An Arkansas toddler has died after he was exposed to a rare brain-eating amoeba, or Naegleria fowleri, which he most likely contracted after playing in a splash pad at Little Rock Country Club, according to health officials via CNN.
Although it's very rare for people to contract Naegleria fowleri from chlorinated water found in pools, water parks, and splash pads (it's more often contracted from fresh water lakes and rivers), it can happen when the chlorine levels are too low, according to the CDC. And while there are only around 3 cases per year in the U.S., the death rate is 97%.
The victim died from Naegleria fowleri infection, which "destroys brain tissue, causing brain swelling and in certain cases, death," the Arkansas Department of Health said in a news release Thursday.
Naegleria fowleri is an amoeba that lives in soil and warm freshwater lakes, rivers, ponds and hot springs. In rare instances, people have gotten Naegleria fowleri infections from recreational water that had an insufficient amount of chlorine in it, such as pools, splash pads or surf parks, according to the US Centers for Disease Control and Prevention.

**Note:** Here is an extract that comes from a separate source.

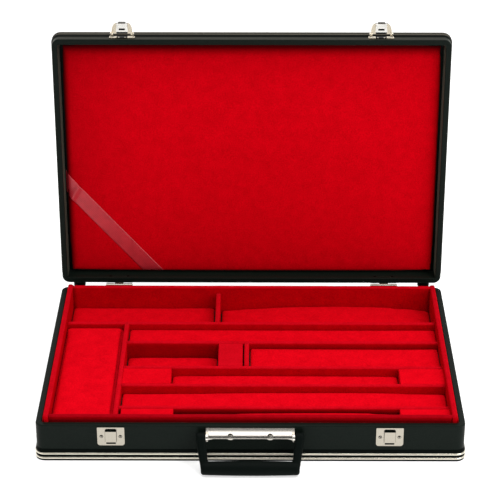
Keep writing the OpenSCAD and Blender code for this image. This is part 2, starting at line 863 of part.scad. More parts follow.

In the Arkansas case, a 16-month-old boy died on September 4 after spending a few days in the hospital, Pulaski County Coroner Gerone Hobbs told CNN on Friday.
Multiple samples from the pool and splash pad were sent to the CDC for evaluation, the release said. The CDC found that one splash pad sample had viable Naegleria fowleri and the other samples are still pending.
The Little Rock Country Club has since (at least temporarily) closed its pool and splash pad.